The company recently approved a ₹226.88 crore acquisition of RRP Drones Innovation Pvt. Ltd. via a share swap of 1.27 crore shares at ₹178 each. For a firm that was once barely reporting profits, this is a scale jump that screams, “We’ve found a storyline that sells.”
But here’s the kicker: RRP has no debt, a sky-high ROE, and a newly energized promoter base led by Rajendra Kamalkant Chodankar, who seems to be steering this reincarnation like Tony Stark after watching too many episodes of “Made in Heaven.”
So yes, the defense narrative is hot. But can this former textile trader really fly drones? Or is this just an encore of India’s favorite smallcap phenomenon — the “great thematic pivot”? Let’s dig.
3. Business Model – WTF Do They Even Do?
RRP Defense’s business model can be best described as evolving faster than a GST rate change.
Historically, the company dealt in trading fabrics, garments, and random export materials. The old avatar, Euro Asia Exports, even listed “Designer Attire” and “Indian Tradition” as products. Then came the “sponge iron” phase — because why not? After all, who doesn’t want to go from lehengas
to metallurgy?
Now, the narrative has morphed again. Through its acquisition of RRP Drones Innovation Pvt. Ltd., the company aims to become a player in defense, drones, surveillance, and thermal imaging technologies. The latest announcement even mentioned a Letter of Intent (LoI) for 40 PR110 Thermal Imagers worth ₹2.8 crore, to be delivered over FY25-26 and FY26-27.
From that angle, it looks like RRP is no longer selling sarees but surveillance — a classic Indian capitalism glow-up.

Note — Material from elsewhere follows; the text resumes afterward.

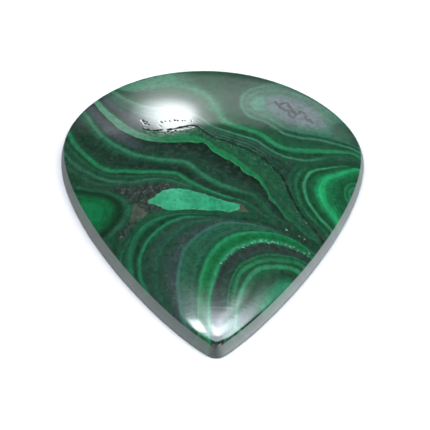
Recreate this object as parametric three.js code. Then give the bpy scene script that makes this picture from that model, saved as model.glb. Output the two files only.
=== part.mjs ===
// A loose malachite cabochon: one stone cut to a wide pear outline, with a low dome on top,
// a slightly leaning wall round it, a broken bottom edge and a flat back.
// Millimetres. +Z is up, +Y runs from the pointed tip to the round crown, and the origin is
// the middle of the outline on the flat back.
import * as THREE from "three";
import { mergeVertices } from "three/addons/utils/BufferGeometryUtils.js";

// The finished size of the stone.
const WIDTH = 35;
const THICKNESS = 6;

// The outline in plan, before it is centred: where the tip's two flanks would meet, the two
// shoulders at the widest place, and the crown.
const TIP = new THREE.Vector2(0.5, -21.2);
const SHOULDER_Y = { right: 7.6, left: 7.9 };
const CROWN = new THREE.Vector2(-0.6, 20.75);

// The flanks leave the tip at these angles above the width, and the tip itself is blunted.
const FLANK_ANGLE = { right: 40, left: 36 };
const TIP_BLUNT = 1.4;

// How far each curve runs straight out of its ends before it turns.
const TIP_REACH = { right: 7.4, left: 6.9 };
const FLANK_REACH = { right: 8.9, left: 9.3 };
const SHOULDER_REACH = { right: 5.3, left: 5.7 };
const CROWN_REACH = { right: 10.6, left: 10.5 };

// The wall between the back and the dome. The dome's edge is a plane that leans a little, so
// the wall is higher on the left, and it stands in from the outline at the top.
const WALL_HEIGHT = 2.1;
const WALL_LEAN = -0.022;
const WALL_INSET = 0.35;
const WALL_RINGS = 3;
const BACK_BEVEL = 0.22;

// The dome: the summit's place in plan, and how full it stays before it falls to the edge.
// The fullness grows towards the tip, and the inner contours are rounder than the outline.
const SUMMIT = new THREE.Vector2(0, 1.5);
const DOME_FULLNESS = 2.2;
const TIP_FULLNESS = 0.8;
const TIP_SPREAD = 0.55;
const CORE = { halfWidth: 16.2, halfLength: 18.6 };
const CORE_BLEND = 0.5;
const DOME_RINGS = 18;

// How many columns run round each stretch of the outline.
const FLANK_COLUMNS = 22;
const SHOULDER_COLUMNS = 20;
const TIP_COLUMNS = 6;

const MALACHITE_GREEN = 0x14573a;

// A unit vector at an angle above the width, on the right side or mirrored to the left.
function flankDirection(degrees, side) {
  const angle = THREE.MathUtils.degToRad(degrees);
  return new THREE.Vector2(side * Math.cos(angle), Math.sin(angle));
}

// The plan outline as a closed path of five curves, counter-clockwise from the right flank.
function pearShape() {
  const rightWay = flankDirection(FLANK_ANGLE.right, 1);
  const leftWay = flankDirection(FLANK_ANGLE.left, -1);
  const rightFoot = TIP.clone().addScaledVector(rightWay, TIP_BLUNT);
  const leftFoot = TIP.clone().addScaledVector(leftWay, TIP_BLUNT);
  const rightTurn = rightFoot.clone().addScaledVector(rightWay, TIP_REACH.right);
  const leftTurn = leftFoot.clone().addScaledVector(leftWay, TIP_REACH.left);
  const half = WIDTH / 2;
  const { right, left } = SHOULDER_Y;

  const shape = new THREE.Shape();
  shape.moveTo(rightFoot.x, rightFoot.y);
  shape.bezierCurveTo(rightTurn.x, rightTurn.y, half, right - FLANK_REACH.right, half, right);
  shape.bezierCurveTo(
    half, right + SHOULDER_REACH.right, CROWN.x + CROWN_REACH.right, CROWN.y, CROWN.x, CROWN.y);
  shape.bezierCurveTo(
    CROWN.x - CROWN_REACH.left, CROWN.y, -half, left + SHOULDER_REACH.left, -half, left);
  shape.bezierCurveTo(
    -half, left - FLANK_REACH.left, leftTurn.x, leftTurn.y, leftFoot.x, leftFoot.y);
  shape.quadraticCurveTo(TIP.x, TIP.y, rightFoot.x, rightFoot.y);
  return shape;
}

// The outline as points, one for each column, moved so that its own box is centred.
function outlinePoints() {
  const columns = [
    FLANK_COLUMNS, SHOULDER_COLUMNS, SHOULDER_COLUMNS, FLANK_COLUMNS, TIP_COLUMNS];
  const points = pearShape().curves.flatMap((curve, i) =>
    curve.getSpacedPoints(columns[i]).slice(0, -1));
  const centre = new THREE.Box2().setFromPoints(points).getCenter(new THREE.Vector2());
  return points.map((point) => point.sub(centre));
}

// The outline moved inwards by a distance, square to itself at each point.
function insetOutline(outline, distance) {
  const count = outline.length;
  return outline.map((point, i) => {
    const next = outline[(i + 1) % count];
    const last = outline[(i + count - 1) % count];
    const along = next.clone().sub(last).normalize();
    return new THREE.Vector2(point.x - along.y * distance, point.y + along.x * distance);
  });
}

// The height of the dome's edge above the back at a place in plan.
function wallHeight(point) {
  return WALL_HEIGHT + WALL_LEAN * point.x;
}

// A point of the dome: reach is 0 at the summit and 1 at the edge, on the way to an edge point.
function domePoint(edge, reach) {
  const way = edge.clone().sub(SUMMIT);
  const edgeDistance = way.length();
  way.normalize();
  const coreDistance = 1 / Math.hypot(way.x / CORE.halfWidth, way.y / CORE.halfLength);
  const blend = THREE.MathUtils.smoothstep(1 - reach, 0, CORE_BLEND);
  const distance = reach * THREE.MathUtils.lerp(edgeDistance, coreDistance, blend);
  const offTip = way.angleTo(new THREE.Vector2(0, -1));
  const fullness = DOME_FULLNESS + TIP_FULLNESS * Math.exp(-((offTip / TIP_SPREAD) ** 2));
  const rise = (THICKNESS - wallHeight(edge)) * (1 - reach ** fullness);
  return new THREE.Vector3(
    SUMMIT.x + way.x * distance, SUMMIT.y + way.y * distance, wallHeight(edge) + rise);
}

// The stone is turned as a round button of unit radius, and each of its rings is then moved
// out to the pear outline. Its profile runs from the middle of the back to the summit.
function cabochonGeometry() {
  const outline = outlinePoints();
  const back = insetOutline(outline, BACK_BEVEL);
  const summit = new THREE.Vector3(SUMMIT.x, SUMMIT.y, THICKNESS);
  const onOutline = (ring, height) => (i) => new THREE.Vector3(ring[i].x, ring[i].y, height(i));

  const rings = [
    () => new THREE.Vector3(SUMMIT.x, SUMMIT.y, 0),
    (i) => new THREE.Vector3(back[i].x, back[i].y, 0).lerp(new THREE.Vector3(...SUMMIT, 0), 0.5),
    onOutline(back, () => 0),
  ];
  for (let k = 0; k <= WALL_RINGS; k++) {
    const up = k / WALL_RINGS;
    const ring = insetOutline(outline, WALL_INSET * up * up);
    const height = (i) => THREE.MathUtils.lerp(BACK_BEVEL, wallHeight(ring[i]), up);
    rings.push(onOutline(ring, height));
  }
  const edge = insetOutline(outline, WALL_INSET);
  for (let k = 1; k < DOME_RINGS; k++) {
    const reach = Math.cos((k / DOME_RINGS) * (Math.PI / 2));
    rings.push((i) => domePoint(edge[i], reach));
  }
  rings.push(() => summit);

  const profile = rings.map((_, row) => {
    const up = row / (rings.length - 1);
    return new THREE.Vector2(Math.sin(up * Math.PI), up);
  });
  const button = new THREE.LatheGeometry(profile, outline.length);
  const position = button.getAttribute("position");
  for (let vertex = 0; vertex < position.count; vertex++) {
    const column = Math.floor(vertex / rings.length) % outline.length;
    const { x, y, z } = rings[vertex % rings.length](column);
    position.setXYZ(vertex, x, y, z);
  }
  button.deleteAttribute("normal");
  button.deleteAttribute("uv");
  const closed = mergeVertices(button);
  closed.computeVertexNormals();
  return closed;
}

const stone = new THREE.Mesh(
  cabochonGeometry(),
  new THREE.MeshStandardMaterial({ color: MALACHITE_GREEN, roughness: 0.15, metalness: 0 }),
);
stone.name = "cabochon";

const gemstone = new THREE.Group();
gemstone.add(stone);

export default gemstone;
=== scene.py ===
# %% [markdown]
# This notebook dresses a polished malachite cabochon: a wide pear with a low dome, a narrow
# wall and a ground back. The CAD model already holds its size and its form. What is missing
# is everything that makes it malachite: the bands, the pale lens of another copper mineral,
# the dark matrix, the crust of tiny crystals along the seam, and the deep polish.
#
# The CAD model is loaded first, as a fixed frame that nothing here moves.

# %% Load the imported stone
import math
import random

import bmesh
import bpy
import numpy as np
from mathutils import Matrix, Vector
from mathutils.bvhtree import BVHTree
from mathutils.geometry import interpolate_bezier


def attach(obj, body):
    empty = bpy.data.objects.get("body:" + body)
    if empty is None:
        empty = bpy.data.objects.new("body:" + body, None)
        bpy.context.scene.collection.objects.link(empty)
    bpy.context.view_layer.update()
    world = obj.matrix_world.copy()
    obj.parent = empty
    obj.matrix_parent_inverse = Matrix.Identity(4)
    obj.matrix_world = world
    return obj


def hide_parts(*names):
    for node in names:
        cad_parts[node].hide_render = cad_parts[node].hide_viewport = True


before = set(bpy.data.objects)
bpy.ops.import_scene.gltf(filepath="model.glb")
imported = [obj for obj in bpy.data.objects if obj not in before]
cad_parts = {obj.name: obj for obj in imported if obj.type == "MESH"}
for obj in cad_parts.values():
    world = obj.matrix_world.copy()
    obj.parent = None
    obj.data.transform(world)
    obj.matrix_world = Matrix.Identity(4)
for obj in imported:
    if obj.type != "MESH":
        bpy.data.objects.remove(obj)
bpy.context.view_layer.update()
MM = 0.001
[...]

But one thing’s for sure — whatever RRP is selling, investors are buying. Perhaps the business model isn’t just “defense and drones,” but “defend the stock price and drone the shorts.”
4. Financials Overview
Quarterly Performance (₹ in crore)
| Metric | Latest Qtr (Sep 2025) | YoY Qtr (Sep 2024) | Prev Qtr (Jun 2025) | YoY % | QoQ % |
|---|---|---|---|---|---|
| Revenue | 5.30 | 0.07 | 0.00 | +7,471% | — |
| EBITDA | 1.58 | 0.01 | -0.20 | +15,700% | — |
| PAT | 1.59 | 0.01 | -0.20 | +15,800% | — |
| EPS (₹) | 1.16 | 0.06 | -0.15 | +1,833% | — |
Annualized EPS: ₹4.64
P/E: 965 / 4.64 = 208x (vs. Industry PE 34.4)
Commentary:
This is not a balance sheet — it’s a screenplay. The company has turned from posting near-zero revenues a year ago to ₹5.3 crore this quarter. With 15,800% profit growth, it looks like someone found the “ON” switch on the income statement. However, with a P/E that can give Mount Everest altitude sickness, one wonders if the drones themselves are priced into the valuation.
5. Valuation Discussion – Fair Value Range Only
Let’s apply three educational methods:
a) P/E Method
Industry average P/E = 34.4
Company P/E = 208x (Annualized EPS ₹4.64)
Fair Value Range = ₹160 – ₹240 (based on industry multiples)
b) EV/EBITDA Method
EV = ₹1,323 Cr
EBITDA (TTM) = ₹2.91 Cr
EV/EBITDA = 454x (vs sector median ~15x)
Fair Value Range = ₹85 – ₹130
c) DCF Method (Simplified)
Assuming PAT growth of 30% for 5 years, discount rate 12%, terminal growth 4%, we get fair value ≈ ₹200–₹250.
Educational Fair Value Range: ₹160 – ₹250
(This range is for educational purposes only and is not investment advice.)